Tuesday, September 15, 2009

What is Advanced Agile?

Suggestions please.

I few weeks ago I received a request to create and deliver an “Advanced Agile” training course for a Scandinavian client. My first reaction was: that is more of a consulting or coaching assignment. But when I thought it through and considered the kind of material I covered in my own “Agile Foundations” course, and the introductory courses I know from other people the more I realized how much more there was I could cover.

I’m not most of the way through creating the course and I’ll deliver it in a couple of week. I’ll report back on what I put in and what people thing.

In the meantime, I was wondering: what do readers of this blog consider Advanced Agile?

Suggestions please, on this blog or e-mail me and I’ll summarize them.

1 comment:

  1. Allan,

    Having worked with EnergizedWork (winners of this year's Gordon Pask Awards) for a couple of years and experienced their No Compromise approach to Agile methods, I concluded my time with them feeling that if I ever attained that intensity of Agile again, I would be very very lucky indeed.
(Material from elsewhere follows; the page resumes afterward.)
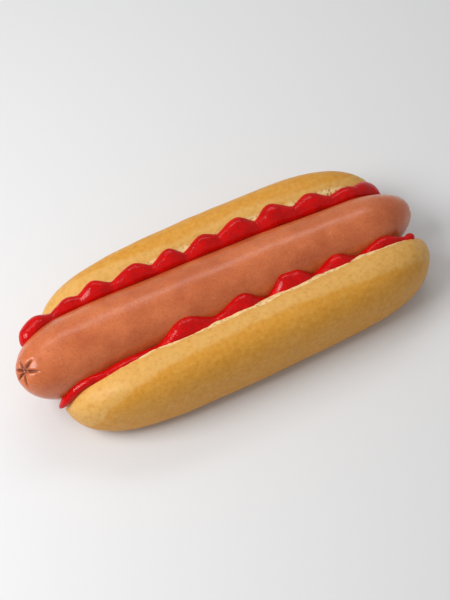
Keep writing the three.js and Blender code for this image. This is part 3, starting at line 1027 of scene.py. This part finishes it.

In fact, my easiest alternative is to run a team aspiring to the following methods.

    We used Scrum (insofar as it gave us a daily cycles and retrospectives), full time pair programming which demanded unavoidably up-front TDD (and on unit, functional levels), constant feedback from QA and the customer during development, all of which was deeply rooted in self organisation, responsibility, accountability and respect.
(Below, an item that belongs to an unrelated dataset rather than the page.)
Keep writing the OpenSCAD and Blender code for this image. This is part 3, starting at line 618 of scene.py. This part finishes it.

    Given that's already quite advanced - compared to many places - Simon and Gus were working on the throughput accounting side of the equation (from Lean, Poppendieck, Anderson et al) - since after all the team was perfectly capable of running itself.
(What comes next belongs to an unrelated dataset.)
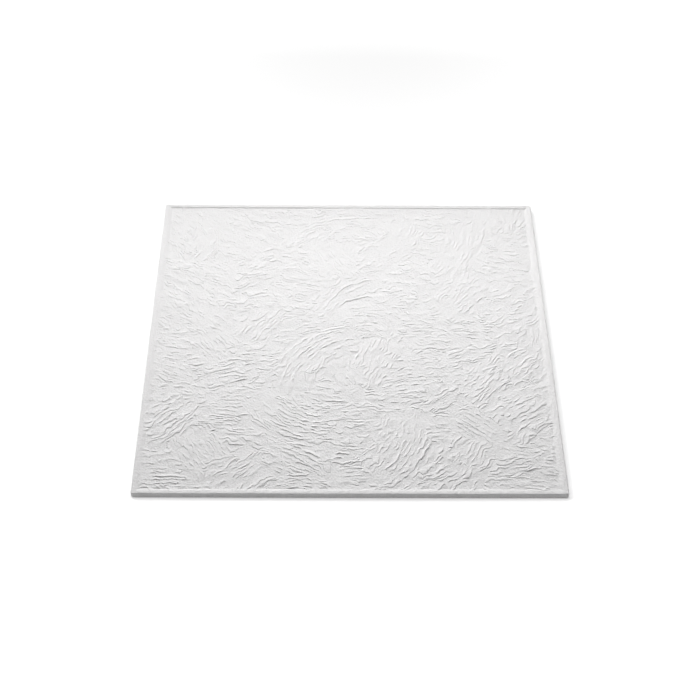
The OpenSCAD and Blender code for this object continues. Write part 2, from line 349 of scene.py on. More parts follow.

    Taking that model, wiring in the metrics (a la Eric Ries) so you get to a place similar to Facebook or Flickr, where they can split test and analyze new features released in the wild with real-time measurment/metrics against KPIs per feature would be - as far as I can see - a pretty impressive nadir of such an Agile effort.

    Agility is nothing if it never evolves to reflect on itself and revise itself.

    Its a great question though and I'm very curious to hear what others perceive / have experienced by way of Advanced Agile.